[Entries with model source code]
* Start *
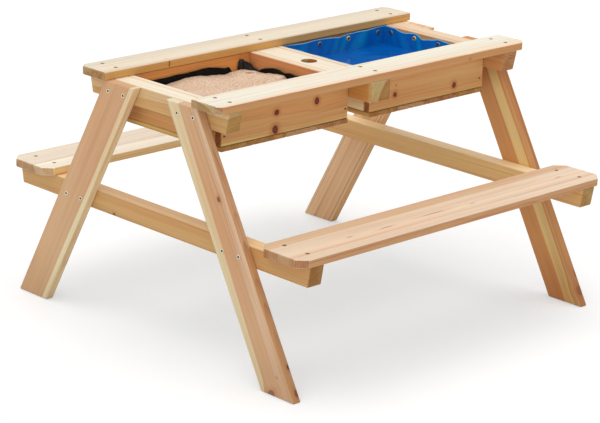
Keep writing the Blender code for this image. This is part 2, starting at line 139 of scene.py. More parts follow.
def span(start: float, end: float, low: float = 0.0, high: float | Source = 1.0) -> dict:
    """The stretch of values over which a layer comes in or goes out.

    Args:
        start: the value at which the change starts.
        end: the value at which it is complete.
        low: the layer's level before the change.
        high: its level after it.

    Returns:
        The four, under the names of a Map Range node's inputs.
    """
    return {"From Min": start, "From Max": end, "To Min": low, "To Max": high}


def set_ramp(node: bpy.types.Node, stops: Points) -> None:
    """Give a colour ramp its grey stops.

    Args:
        node: the ramp.
        stops: each stop's position and grey level, from left to right.
    """
    ramp = node.color_ramp
    while len(ramp.elements) < len(stops):
        ramp.elements.new(0.5)
    for element, (position, level) in zip(ramp.elements, stops):
        element.position = position
        element.color = (level, level, level, 1.0)


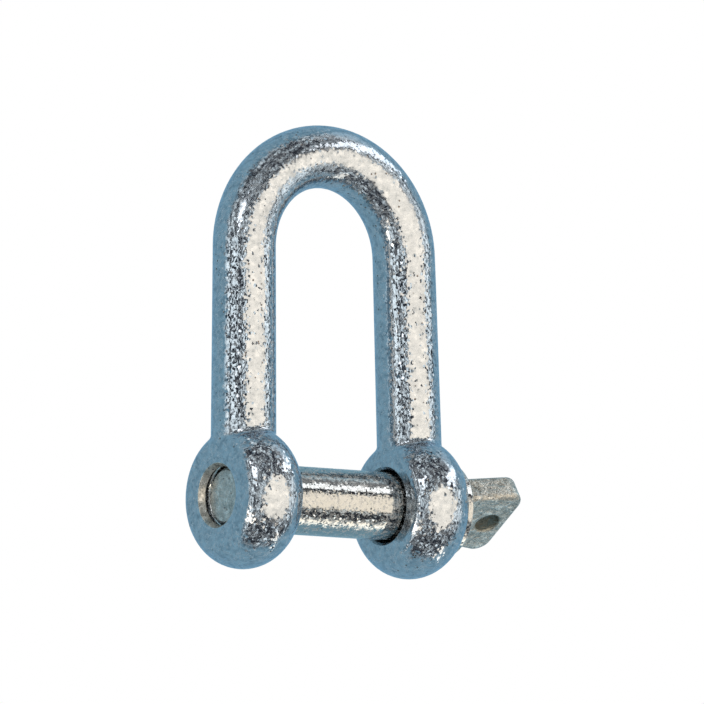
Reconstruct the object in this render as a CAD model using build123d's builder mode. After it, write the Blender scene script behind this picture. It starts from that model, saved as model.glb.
* End *
■ **TO BE DONE**
Go back to the listing above and please repeat it exactly.

■ **RESPONSE TO THIS TASK**
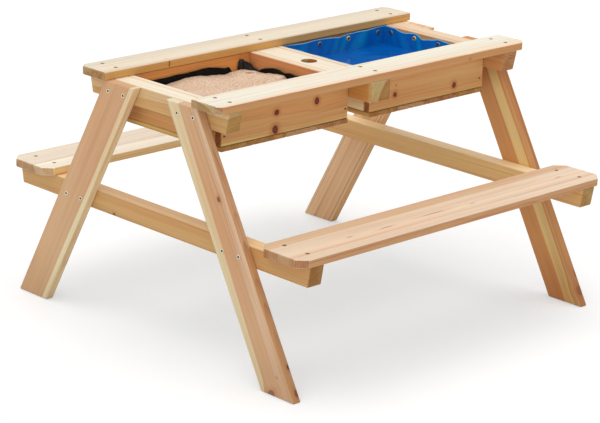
Keep writing the Blender code for this image. This is part 2, starting at line 139 of scene.py. More parts follow.
def span(start: float, end: float, low: float = 0.0, high: float | Source = 1.0) -> dict:
    """The stretch of values over which a layer comes in or goes out.

    Args:
        start: the value at which the change starts.
        end: the value at which it is complete.
        low: the layer's level before the change.
        high: its level after it.

    Returns:
        The four, under the names of a Map Range node's inputs.
    """
    return {"From Min": start, "From Max": end, "To Min": low, "To Max": high}


def set_ramp(node: bpy.types.Node, stops: Points) -> None:
    """Give a colour ramp its grey stops.

    Args:
        node: the ramp.
        stops: each stop's position and grey level, from left to right.
    """
    ramp = node.color_ramp
    while len(ramp.elements) < len(stops):
        ramp.elements.new(0.5)
    for element, (position, level) in zip(ramp.elements, stops):
        element.position = position
        element.color = (level, level, level, 1.0)


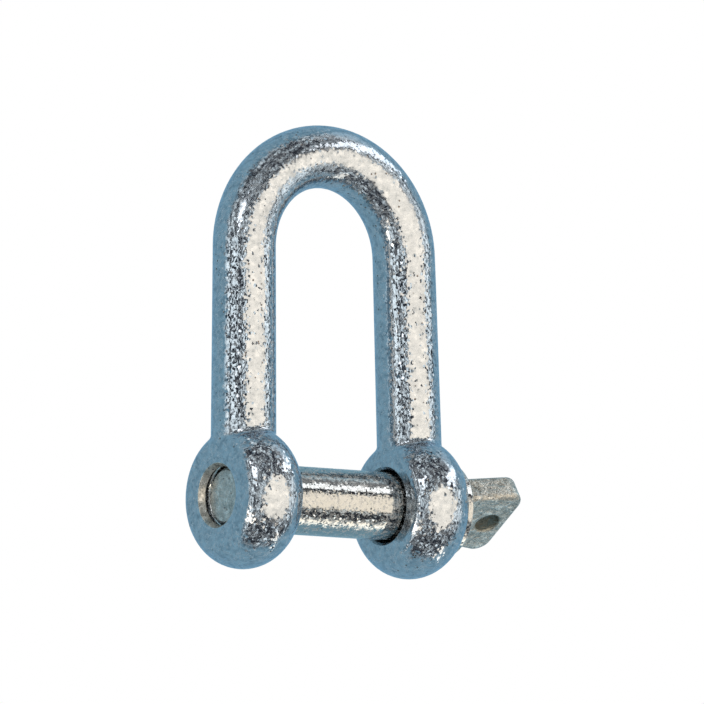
Reconstruct the object in this render as a CAD model using build123d's builder mode. After it, write the Blender scene script behind this picture. It starts from that model, saved as model.glb.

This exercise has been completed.